When a question like "Is patience a virtue?" dawns on me, I welcome it, because it offers a chance to practice the process of seeking guidance in Nature. Nature offers the soundest advice on everything, so it's important to keep in practice ferreting out that advice, and interpreting it.

My first thought was that, no, Nature shows little patience. Life on Earth arose as soon as the planet cooled enough to sustain it. Global warming seems to be destroying things much faster than anyone had predicted. When a system's ecology drifts out of whack, things go extinct and there's no second chance. Where's "patience" in all this?

As I digested that, a contrary thought came out of nowhere: Nature is like the old-time clockmakers I've run into back in Germany's Black Forest region who meticulously, obsessively or maybe passionately worked very long hours, nearly all their waking hours, and that kind of work required enormous patience, so Nature IS patient in that way.
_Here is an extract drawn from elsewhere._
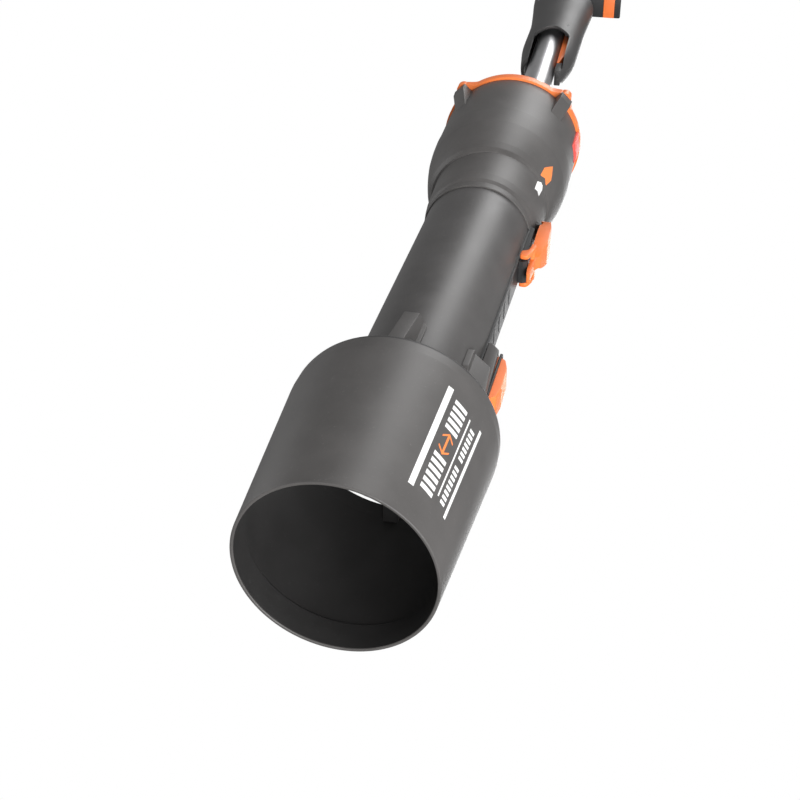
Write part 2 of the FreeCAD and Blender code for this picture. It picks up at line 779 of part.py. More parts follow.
def handle():
    outer = oval_loft("handle_outer", OVALS, "0")
    ends = [("670",) + OVALS[0][1:]] + OVALS[1:-1] + [("1045",) + OVALS[-1][1:]]
    inner = oval_loft("handle_inner", ends, "-shell_wall")
    skin = less("skin", outer, inner)
    bosses = [pin("screw_boss", back, up, "4", "30") for back, up in SCREWS]
    posts = common("screw_posts", joined("boss_bars", bosses), outer)
    keep = joined("skin_bosses", [skin, posts])
    cuts = [
        rod("pole_room", "660", "pole_back + 38", "pole_clear"),
        block("left_window", "660", "748", "9", "-13", "10.5", "18.5"),
        block("right_window", "660", "748", "9", "-13", "10.5", "-18.5"),
        block("top_lip", "660", "690", "30", "-8", "40"),
        block("trigger_slot", "857.5", "889", "trigger_half + 0.5", "-60", "-10"),
        post("lock_hole", "912", "15", "40", "6.5"),
        pin("trigger_pin_hole", "trigger_pin_back", "-trigger_pin_drop", "pin_rim + 0.04", "12.7"),
        pin("lever_pin_hole", "lever_pin_back", "-lever_pin_drop", "pin_rim + 0.04", "18.2"),
    ]
    for back, up in SCREWS:
        cuts.append(pin("screw_hole", back, up, "screw_rim + 0.05", "14.2"))
        cuts.append(pin("screw_recess", back, up, "3.4", "10", "-22"))
    whole = less("handle_whole", keep, joined("handle_cuts", cuts))
    left = block("left_half", "600", "1100", "50", "-90", "90", "50.05")
    right = block("right_half", "600", "1100", "50", "-90", "90", "-50.05")
    common("handle_left", whole, left, POLE)
    common("handle_right", whole, right, POLE)
    group("handle_screws", [handle_screw(back, up) for back, up in SCREWS], POLE)
    pad = oval_loft("pad_outer", OVALS[8:11], "1.3")
    button_room = post("pad_hole", "912", "15", "40", "6.5")
    less("grip_pad", pad, joined("pad_cuts", [outer, button_room]), POLE)
    tube("pole_bush", "770", "828", "pole_rim + 2.6", "bush_bore", POLE)


SCREWS = [("776", "-19.5"), ("840", "20"), ("845", "-21"), ("950", "7"), ("1015", "-16")]


def handle_screw(back, up):
    shank = pin("handle_shank", back, up, "screw_rim", "12.8")
    head = pin("handle_head", back, up, "3", "1", "-13.1")
    return joined("handle_screw", [shank, head])


def lever():
    side = slab("lever_side", [
        ("697", "-pole_rim - 1"),
        ("lever_pin_back + 4", "-pole_rim - 0.6"),
        ("lever_pin_back + 4", "-lever_pin_drop - 3.2"),
        ("740", "-20.5"),
        ("715", "-19"),
        ("697", "-15"),
    ], "15")
    tooth = post("tooth", "tooth_back", "-pole_rim - 2", "-pole_rim + 1.8", "tooth_rim")
    eye = pin("lever_eye", "lever_pin_back", "-lever_pin_drop", "pin_rim + 0.05", "20")
    less("length_lever", joined("lever_solid", [side, tooth]), eye, POLE)
    bar = pin("lever_pin_bar", "lever_pin_back", "-lever_pin_drop", "pin_rim", "17.6")
    group("lever_pin", [bar], POLE)


def trigger():
    side = slab("trigger_side", [
        ("trigger_front", "-20"),
        ("trigger_front", "-trigger_tip + 1.5"),
        ("trigger_front + 2", "-trigger_tip"),
        ("trigger_front + 8", "-trigger_tip + 3"),
        ("trigger_front + 13", "-44"),
        ("trigger_front + 16", "-30"),
        ("trigger_front + 17", "-15"),
        ("trigger_front + 8", "-12.5"),
        ("trigger_front + 2", "-14"),
    ], "2 * trigger_half")
    groove = block("inlay_room", "trigger_front - 1", "trigger_front + 1.2", "trigger_half + 1",
                   "-inlay_low", "-inlay_high")
    eye = pin("trigger_eye", "trigger_pin_back", "-trigger_pin_drop", "pin_rim + 0.05", "20")
    less("trigger", side, joined("trigger_cuts", [groove, eye]), POLE)
    band = block("band", "trigger_front", "trigger_front + 1.15", "trigger_half",
                 "-inlay_low + 0.05", "-inlay_high - 0.05")
    group("trigger_inlay", [band], POLE)
    bar = pin("trigger_pin_bar", "trigger_pin_back", "-trigger_pin_drop", "pin_rim", "12.4")
    group("trigger_pin", [bar], POLE)
    plunger = post("lock_cap", "912", "20", "29", "6")
    soft = post("lock_stem", "912", "14", "20.5", "3.5")
    joined("lock_button", [plunger, soft], POLE)
    box = block("switch_box", "892", "906", "7", "-6", "8")
    stub = block("switch_stub", "888.5", "893", "2.5", "-3", "3")
    joined("trigger_switch", [box, stub], POLE)
    board = block("board", "995", "1032", "15", "-2", "-0.4")
    chips = [block("chip", back, back + " + 6", "3", "-0.5", "3", side)
             for back, side in (("998", "-8"), ("998", "4"), ("1008", "-2"), ("1020", "8"))]
    joined("control_board", [board] + chips, POLE)


# ---------------------------------------------------------------- dock and battery

def dock():
    plate = block("dock_plate", "1037.1", "dock_face", "36", "-62", "37")
    lug = block("eye_lug", "1038", "dock_face", "4", "36", "56")
    wide = block("slot_wide", "1041", "1046", "rail_half_wide + 0.4", "-70", "30")
    neck = block("slot_neck", "1045", "dock_face + 1", "rail_half_neck + 0.4", "-70", "30")
    eye = pin("eye_bore", "1044", "48", "eye_rim - 0.5", "10")
    less("battery_dock", joined("dock_solid", [plate, lug]), joined("dock_cuts", [wide, neck, eye]), POLE)
    blades = [block("terminal", "1042.5", "1044.5", "1", "21", "29.95", side)
              for side in ("-12", "-4", "4", "12")]
    group("dock_terminals", blades, POLE)


def battery():
    shell = block("pack_solid", "pack_front", "pack_back", "pack_half", "-pack_bottom", "pack_top")
    room = block("pack_room", "pack_front + 2.5", "pack_back - 2.5", "pack_half - 2.5",
                 "-pack_bottom + 2.5", "pack_top - 2.5")
    neck = block("pack_neck", "1045.6", "pack_front + 1", "rail_half_neck", "-60", "20")
    head = block("pack_head", "1041.4", "1045.7", "rail_half_wide", "-60", "20")
    well = block("latch_well", "1066.8", "1083.2", "10.2", "pack_top - 5", "pack_top + 5")
    hollow = less("pack_hollow", shell, joined("pack_cuts", [room, well]))
    joined("battery_case", [hollow, neck, head], POLE)
    cells = [pin("cell", back, up, "9", "32.5")
             for back in ("1064", "1085") for up in ("-53.5", "-34.8", "-16.1", "2.6")]
    group("battery_cells", cells, POLE)
    cap = block("latch_cap", "1067.2", "1082.8", "9.8", "pack_top - 3", "pack_top + 3")
    group("battery_latch", [cap], POLE)


nozzle()
blow_tube()
latch()
fan_housing()
flange()
motor()
impeller()
guard()
pole()
handle()
lever()
trigger()
dock()
battery()
doc.recompute()

NODES = """
nozzle_shroud nozzle_button button_spring blow_tube tube_seal latch_bracket latch_pin tube_latch
fan_housing flange_ring flange_screws stator_vanes tail_cone motor_front_plate motor_stator
motor_windings motor_bearings motor_rotor motor_shaft impeller impeller_spinner impeller_nut
intake_guard pole_socket socket_screw pole power_lead handle_left handle_right handle_screws
grip_pad pole_bush length_lever lever_pin trigger trigger_inlay trigger_pin lock_button
trigger_switch control_board battery_dock dock_terminals battery_case battery_cells battery_latch
""".split()

for item in doc.Objects:
    if "Invalid" in item.State or "Error" in item.State:
        raise RuntimeError("%s (%s) failed: %s" % (item.Name, item.Label, item.State))

os.makedirs("parts", exist_ok=True)
for node in NODES:
    shape = doc.getObjectsByLabel(node)[0].Shape
    if shape.isNull() or not shape.isValid():
        raise RuntimeError(node + " has no valid shape")
    shape.exportStep("parts/" + node + ".step")
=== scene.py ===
import bpy
import bmesh
import math
from mathutils import Matrix, Vector

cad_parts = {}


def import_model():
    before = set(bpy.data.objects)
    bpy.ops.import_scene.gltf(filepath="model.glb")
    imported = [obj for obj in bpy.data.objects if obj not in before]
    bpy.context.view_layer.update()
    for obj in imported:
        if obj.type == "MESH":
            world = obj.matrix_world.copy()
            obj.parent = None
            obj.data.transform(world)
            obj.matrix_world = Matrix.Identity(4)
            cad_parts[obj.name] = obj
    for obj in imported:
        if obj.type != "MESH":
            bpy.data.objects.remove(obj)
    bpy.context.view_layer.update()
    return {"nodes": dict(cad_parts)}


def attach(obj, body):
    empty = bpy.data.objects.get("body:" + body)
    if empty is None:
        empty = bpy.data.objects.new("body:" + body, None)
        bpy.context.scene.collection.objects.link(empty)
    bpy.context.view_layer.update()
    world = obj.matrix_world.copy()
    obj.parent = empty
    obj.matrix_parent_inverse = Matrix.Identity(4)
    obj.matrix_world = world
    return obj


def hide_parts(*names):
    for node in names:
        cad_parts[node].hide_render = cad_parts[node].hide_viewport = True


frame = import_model()
MM = 0.001

# The fan unit and the pole lean up towards the back about points on the tool's axis.
TOOL = Matrix.Identity(4)


def leaning(hinge, degrees):
    there = Matrix.Translation((-hinge * MM, 0, 0))
    return there @ Matrix.Rotation(math.radians(degrees), 4, "Y") @ there.inverted()


FAN = leaning(370, 1.2)
POLE = leaning(585, 2.45)

# Shared sizes in mm; a place is a distance behind the mouth.
MOUTH_RIM = 58.5        # shroud's outer radius at the mouth
SHROUD_RIM = 65.35      # and where it ends
SHROUD_LONG = 121
PRINT_MIDDLE = -51.0    # degrees round from the left side, upwards positive
BADGE_MIDDLE = -61
EAR_REACH = 58.3        # from the fan's axis to the flange screws
EAR_RIM = 5
QUARTERS = [45 + 90 * index for index in range(4)]
POLE_BORE = 12.9
LOCK_BACK = 912
HANDLE_BACK = 1036.9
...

There must be at least two kinds of patience: The type needed to deal with closed ciber doors, and; the clockmaker kind. The first one seems strictly confined to the interiors of human heads but the clockmaker kind is clearly eternal, the whole Universe in all its perfection having been created with it.

Therefore, here's what Nature says to me: If you want to be impatient about something as trivial as closed cibers, go ahead, you'll make yourself miserable but it's irrelevant to the rest of the Universe. However, if you want to live in harmony with the flow of the Universe, then be like a clockmaker conducting your life -- not rushed, but working at it steadily, meticulously.

Somehow getting that clear in my mind for the first time was liberating. What began as vexation over the internet's inaccessibility now morphed into time I had to unhurriedly take account of all around me: And, how blue the sky! How delightful the hot breeze blowing through town, the odors of hot tortillas, frying onions and sizzling chili sauce drifting down the street, and look at those Black Vultures circling high over town and the old man clanging his little tin bell selling fruit-flavored ices from his white pushcart, and how lovely the habitual good nature of everyone I meet, how alive they all are, me too, right now and here in Pisté, closed cibers or not...

So, that's how asking a question to Nature often turns out, I've found. You begin with a simple query, probably She shows you that the query's premise misses the point to begin with, but then to make you feel better She gives you an insight, and at the end of the day you feel a lot better just because you've been fooling with Mama Nature!